Similarly, a new Mexican Nike ad is looking to leverage the athletic motto into a 21st century woke anthem. The “Juntas Inseparables – Just Do It” ad aims to offer young women all across Mexico (and arguably Latin America and beyond) the chance to see a feminist spin on the iconic sneakers mantra. The video commercial is set during an interminable traffic jam in Mexico City. As annoyed Chilangos of all stripes sulk in their cars, Olympic athlete Paola Morán is seen running around slowly amassing a throng of women in Nike gear around her that eventually get to the root of the problem and find a way to keep moving forward.

The uplifting ad also includes soccer player Nayeli Rangel, gymnast Alexa Moreno, basketball player Casandra Ascencio and boxer Mariana Juárez, all of whom get to showcase their sporting skills as they weave their way through all the parked cars in their way — and battle everyday sexism while they’re at it. A young girl flees her domineering mother who was intent on taming her hairstyle. A basketball is thrown at a guy’s food plate after he wolf-whistles at the running athletes. A group of men cordoning off blocked traffic are no match for Juárez’s right hook.

Vibrant, colorful, and dynamic as the kind of sports-themed ads you see during the World Cup or the Olympics, the CDMX-set short video not only puts female athletes front and center but it puts their femininity in tandem with their athletic skills. Girls run with pink sneakers while wearing orange skirts, score goals while rocking a teal blazer, and showcase their flexibility while donning a floral pair of tights. With the call to arms, “¡Vamos!” the ad hopes to inspire girls all around to embrace the message that, like anyone else, they should just do it.
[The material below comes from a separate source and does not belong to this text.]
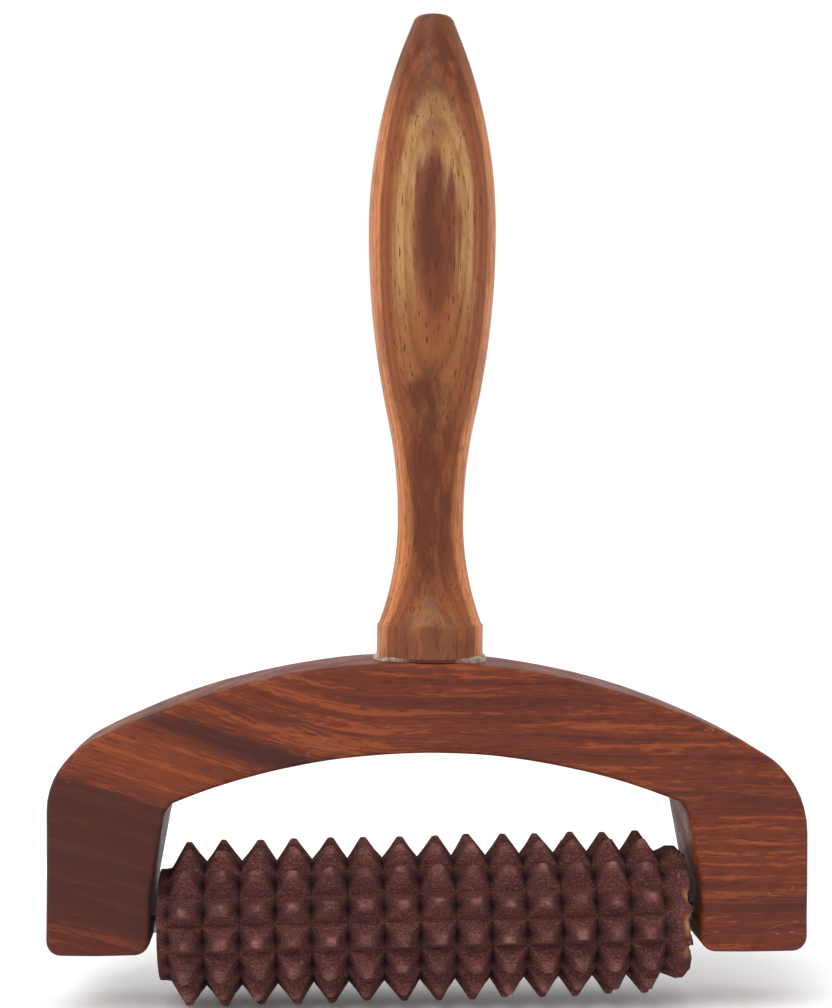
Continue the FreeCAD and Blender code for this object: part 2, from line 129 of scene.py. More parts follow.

This being 2018, the highly-watchable ad is bound to stir up long-running conversations about the role of activism within multibillion dollar corporate campaigns. Like the choice to put Kaepernick front and center in its anniversary ads, the decision to create a feminist message within a marketing ploy to sell athletic wares calls into question just how progressive capitalist-driven advertising can ultimately be. After all, for a global company that still struggles to convince consumers that its products are not being crafted in poorly run and worker-unfriendly sweatshops (just last year students around the world protested what they saw as the company’s continued indifference towards working conditions in many of their factories), these attempts at activist-driven campaigns can feel tone-deaf at best and hypocritical at worst. Mere grandstanding when more concrete actions could better anchor their messaging.

Then again, that these ads will be seen all across Mexico, a country that remains riddled with endless stories of femicide, offers perhaps a kinder way of understanding its impact. (Indeed, a look through the video’s YouTube comments make you want to root for the ad’s message.) Thus, rather than seeing this as a calculated cash grab (what marketing campaign, isn’t?) there’s no doubt that a vision of gleeful, empowered women running through the streets of Mexico City working together for a common goal is emboldening. It suggests that such feminist messages aren’t minority-held views or niche ideas reserved for a few but rather commonsense ideals everyone — including embattled corporate overlords — should be embracing.